Outdoor season kick off in Doha

This approach which has served Kszczot so well in his career will be one which he will employ again for the summer campaign, which begins on Friday at the IAAF Diamond League kick-off in Doha. Kszczot describes the commercial circuit as a “step through the season” before picking out three events he is eager to perform well in outdoors.

“We have the European Championships, the World Cup in London this year and we have the Continental Cup at the end of the season so there are a lot of good races and the first goal is to prepare really well and run good results,” he said.

“The second goal is to fight for the gold medal in Berlin because it will be history. If I will win the third one in a row, this would be something really big.”

Kszczot could renew his rivalry with Bosse in the Olympic Stadium in Berlin this summer. They were first and second at the World Championships in London last August but Kszczot doesn’t reflect on that final as an opportunity missed. Rudisha was one of a long list of big names absent from that final but Kszczot himself didn’t take to the start-line in his very best shape either and doesn’t have any regrets.

 

 
Adam Kszczot winning the European 800m title in Amsterdam

 

“I think I did everything that I could,” he said. “It was a hard year for me, I didn’t run any good or fast races during the season and I struggled with my shape and everything but the brilliant part was the mental preparation. I was ready to fight for medals no matter what and I was calm and I knew what to do. He [Bosse] surprised me a little, pushing from 500 metres and I tried to find the space for myself to go behind him but I couldn’t do it properly.”

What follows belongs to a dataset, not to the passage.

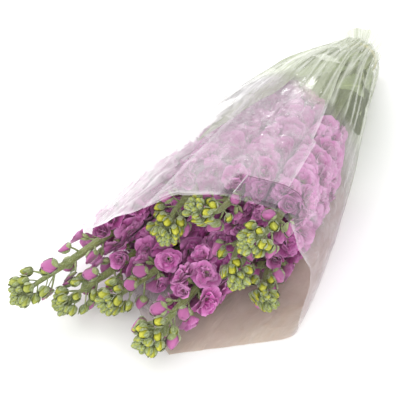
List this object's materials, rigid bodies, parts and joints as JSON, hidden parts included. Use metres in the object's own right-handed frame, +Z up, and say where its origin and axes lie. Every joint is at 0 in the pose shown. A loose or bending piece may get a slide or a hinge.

But Kszczot got it right in Birmingham at the start of March, fulfilling a dream which he harboured ever since he wore the Polish vest in an international competition for the first time in 2007.

“Ever since the 2007 European U20 Championships in Hengelo [when he won bronze], since that moment more than ten years ago, I’m still fighting on the top. It means a lot for me: I never thought I would be so long in athletics at such a high level.”